5.3 in diskless cluster: irregular reboots at 14:09 hr. ?!?!

Tue Jan 18 03:31:52 PST 2005

Colin J. Raven wrote:
> On Dec 29, Rob launched this into the bitstream:
> 
>> Colin J. Raven wrote:
>>> On Dec 29, Rob launched this into the bitstream:
>>> 
>>>> 
>>>> I'm running 5.3-Stable on all PC's.
>>>> 
>>>> I have a master/router with 7 diskless slaves. One of the
>>>> slaves shows irregular reboots, without a trace, not even
>>>> a shutdown message in the logs.
>>>> 
>>>> Until now I have the following sudden reboots of one particular
>>>> slave happen:
>>>>        Nov. 16 14:09:41
>>>>        Nov. 30 14:09:23
>>>>        Dec. 28 14:09:34
>>>> 
>>>> Each is exactly at the same time; this is rather peculiar, isn't it?
>>>> 
>>>> Any idea what's going on here, or how to trace this problem?
>>> 
>>> 
>>> What *else* is happening at (or immediately before) 14:09 on this machine?? 
>>> For example is something rather intense occurring immediately beforehand? 
>>> I'm thinking power supply failure when it get's loaded beyond a certain 
>>> point...so, pursuant to that is there maybe  a big log grep happening 
>>> beforehand, or some other event that stresses components, thus consuming 
>>> more power?
>>
>> Thank you Colin.
>>
>> What would be a good command to run, to find out how stressful the
>> PC is right before the reboot? Is 'top' good enough? Or is there
>> something better? 'ps auxw' for example?
> 
> That's a good question. I suspect there may be a wide spectrum of 
> opinions on that one.
> 
> My own instinct would be to pipe the output of ps 
> -whatever-switches-you-like to a file, *then* squirt top output into the 
> same file - appended naturally - waurgh, also just to be obsessive about 
> it, also tail -[some number] /var/log/messages into the same file and 
> have cron send it to you at some external address. One day prolly 
> wouldn't show you anything, but an accumulation of data *might* help you 
> get to grips with conditions that immediately precede the witching hour 
> of 14:09.
> 
>> Since I don't know on what date it happens a next time, I will start
>> a cron job each day at 14:08 to check how stressful the PC is. It will
>> output the result of the job to disk.
> 
> Yes for sure, a daily cron job is clearly required here...but.. Opinions 
> vary, but FWIW, I wouldn't read the job output on the local disc. If 
> this is serious enough you may wanna read it outside of the cluster 
> environment as said above.
> 
>>> It has that funny; "I'll bet the PSU is on the way out" feeling to it,
>>> but actually proving that can be tedious.
>>
>> I may also swap UPS between two slaves and see if the reboots are
>> related to a shaky UPS. I don't want to replace the PSU yet :(.
> 
> Can't hurt, but think for a quick moment; if the box PSU is going down 
> and the UPS is also shaky, then you potentially have two problems and 
> not one. I'd (personally) take the step-by-step methodical approach. 
> First examine the box environment for some time until you can see what 
> immediately precedes the apparently spontaneous reboot, then focus on 
> external issues like the UPS. Eliminate one factor at a time, even if 
> you have innumerable items on your own inner list of possible suspects.
> 
> Keep us posted please. there have been a couple of instances of this 
> behaviour posted to the list recently, it would be interesting (as well 
> as instructive) to understand the proportionate number of cases in which 
> the PSU is ultimately proven to be the cause. I'd doubt the OS itself in 
> almost all cases. I mean, ffs it's FreeBSD.

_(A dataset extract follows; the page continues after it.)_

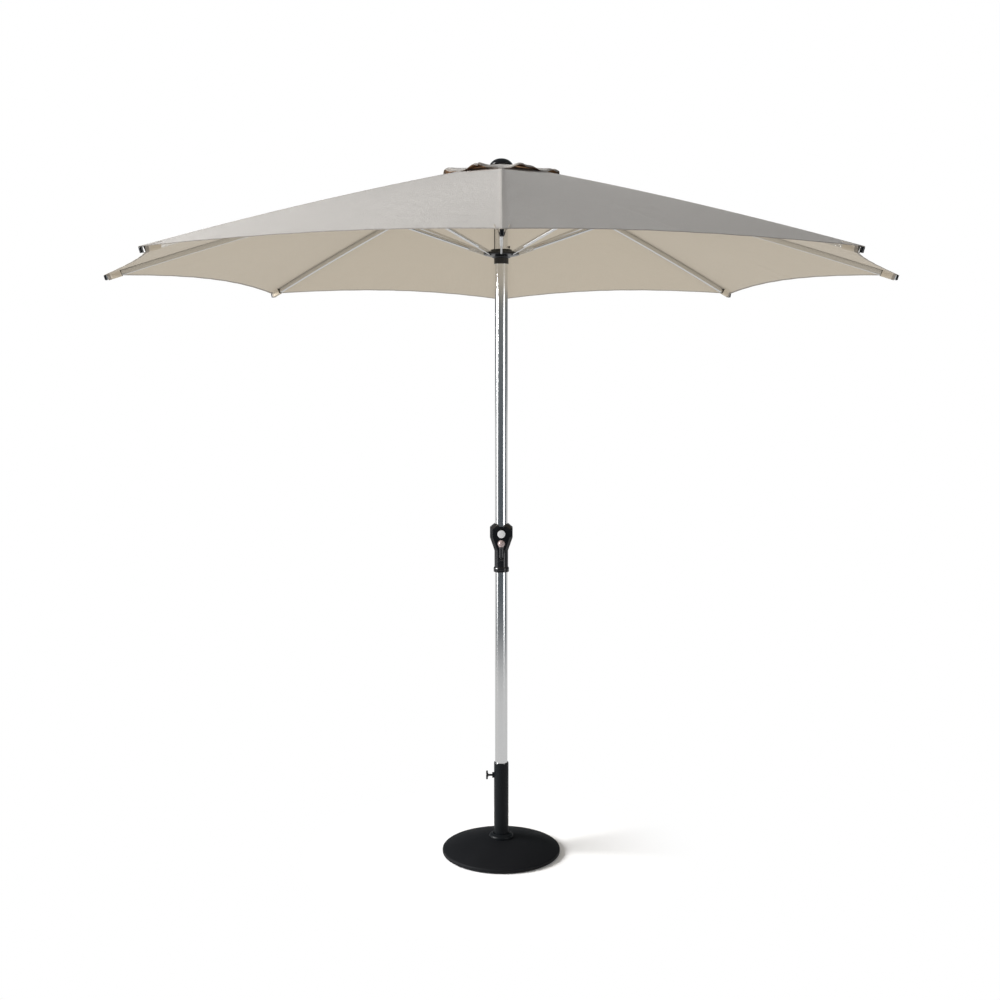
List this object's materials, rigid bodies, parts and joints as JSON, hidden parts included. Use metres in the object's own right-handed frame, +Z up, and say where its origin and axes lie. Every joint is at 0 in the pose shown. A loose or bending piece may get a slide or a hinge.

The troublesome PC is part of a cluster of 8 PCs, which are protected by
four UPS, with two PCs powered by one UPS. Only one single PC showed
unexpected reboots, without leaving a trace of shutdown.

Last December, I have removed its UPS, and connected the two PCs directly
to the main power (taking for granted the risk of no protection against
sudden power cuts).

Since that action, no unexpected reboots have happened.

If no more followups will come, this is the conclusion of my problem:
A badly functioning UPS.

Don't know why the time of 14:09 was so critical. Maybe some big switch
somewhere in the chemistry building, that causes a ripple on the
stability of the power in the building. Just a wild guess.

Best regards,
Rob.